On May 10, the same day the truce was proposed, forty-oneyear-old Colonel James Willcocks, second-in-command of the recently raised West African Frontier Force of northern Nigeria, received orders from London to take command of all the forces preparing to relieve Kumase. Willcocks was only three days away from the exhilarating prospect of launching an attack against a hostile emir in northern Nigeria, but pleased by the chance for his first independent command, he left immediately, pushing himself and his lame pony to their limits in a nightmarish walk and ride toward Lagos where he hoped to board a ship for the Gold Coast. Willcocks suffered acutely from bouts of temporary blindness and from severe gastric pain as a result of food poisoning, and he had badly blistered feet from walking and a sprained knee from a fall, yet he somehow reached Lagos only fourteen days later, a distance of over three hundred miles. Lucky to find a waiting ship, he limped ashore two days later at Cape Coast in a drenching rain. To his dismay he found no staff officers, no troops, no supplies, and no carriers.
During twenty-two years of army service fighting Britain’s batdes in India and Afghanistan, Willcocks had proven to be a distinguished and aggressive officer who adored action. But he had learned to be prudent, too, and he would not make the mistake of trying to relieve Kumase without adequate force. He was well aware that a premature attack with an inadequate force might inflate Asante morale so much that relief would prove impossible. He resigned himself to wait. Unfortunately, other officers already operating in the Gold Coast outside his command also had orders to relieve Kumase, and they were not at all cautious.

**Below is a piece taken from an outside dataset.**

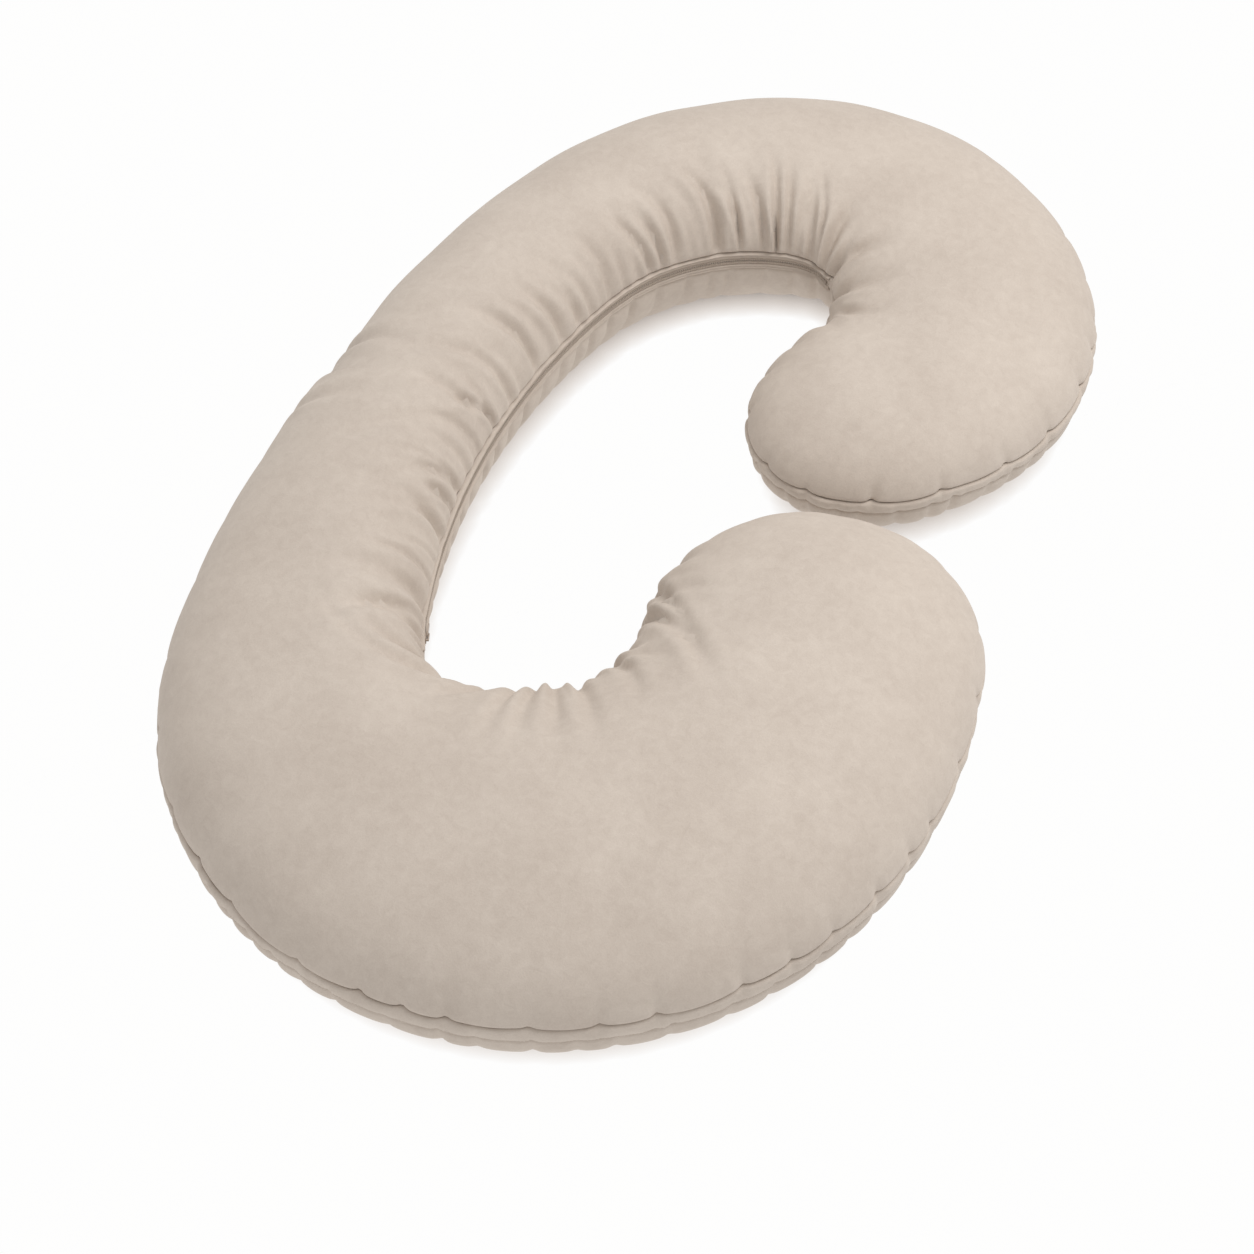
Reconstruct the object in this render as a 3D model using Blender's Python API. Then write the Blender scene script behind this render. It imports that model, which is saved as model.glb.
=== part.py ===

Captain Wynyard Montagu Hall, who had marched to Kumase as an officer with the West Yorks in 1896, had landed at the Cape Coast two days before Willcocks in command of 450 men of the West African Frontier Force from Nigeria. The Fante were so alarmed by the prospect of yet another Asante war that nothing Hall could do would induce them to carry relief supplies to Kumase. Disgusted, he loaded up his soldiers with ammunition and boxes of food and set off through the rain and mud toward Kumase. On the fifteenth of May, he reached the base camp at Prahsu where he found a cable from the colonial secretary in Accra, telling him that the fort’s garrison only had food enough to last to the end of the month and urging him to hurry. Hall wasted no time; pausing only long enough to sign a treaty of friendship with the king of Adansi, he arrived at Fomena on May 20. Fomena was the place where Wolseley had set up his supply base twenty-six years earlier and the principal city of the kingdom of Bekwai, whose King had so far reftised to join other Asante states in the war. The king urged Hall to occupy a town named Esumeja, a strategic hamlet on the main road just one day’s march from Kumase, and Hall did so on the twenty-second.
The next day he led two hundred of his men toward Kumase, but Queen Mother Yaa Asantewaa’s large and formidable army was encamped in his path at Kokofu, the site of one of Wolseley’s great batdes. Hall’s force was stopped in its tracks and was lucky to succeed in retreating before being surrounded. No sooner had Hall returned to Esumeja than the king of Adansi thought better of his pledge of unbounded loyalty and joined in the war against the British, leaving Hall with all he could do to keep the king of Bekwae out of the Asante alliance. Any idea of relieving the fort at Kumase had to be set aside. Hall was barely able to defend his hastily fortified camp at Esumeja.
The next attempt to move toward Kumase was made a few days later, in early June, when Lieutenant Colonel Carter, who had been camped near Hall with 380 men and several machine guns and cannon, tried to join Hall’s beleaguered force and together dash to Kumase. Before he could reach Hall, he was ambushed by a large Asante force. Though his men returned fire, the Asante fire was so heavy that all the officers went down, including Carter with a serious wound over his left eye. There was no lack of courage on the British side. A Lieutenant named Edwards was shot down while ramming shells into a cannon with his walking stick. One officer was shot through both wrists but continued to carry ammunition to his men by holding it between his forearms. Another officer went down while firing a machine gun that jammed. All the while Hausas were falling in alarming numbers.
After about two full hours of intense fighting, enough of the vegetation had been cut away that the British could finally see what they were up against. To their amazement they discovered that the Asante troops were firing at them through loopholes in a six-foothigh, six-foot-thick stockade that
extended parallel to the road for about a quarter of a mile. It became immediately obvious that the Asante were completely protected against any fire the British could throw at them. The only unwounded senior officer, a colonel named Wilkinson, could see no hope of victory and tried to organize the battered British force for an orderly retreat. But while he was pondering how to manage this without having it turn into a rout, a Scottish colour sergeant named John Mackenzie, on detached duty from the Seaforth Highlanders, asked permission to lead a bayonet charge against the stockade with his company of Yoruba troops from Nigeria. The colonel reluctandy agreed, and one hundred men with fixed bayonets followed Mackenzie, charging direcriy at the stockade. Improbable as it may seem, before the Nigerians even reached the stockade, the Asantes abandoned it and ran. For this remarkable feat Mackenzie was awarded the Victoria Cross and was given a commission in the Black Watch.6 Although the Asante had gone, Wilkinson had too many wounded to continue the advance. He withdrew toward the relative safety of the camp at Prahsu. The first two battles went to the Asante.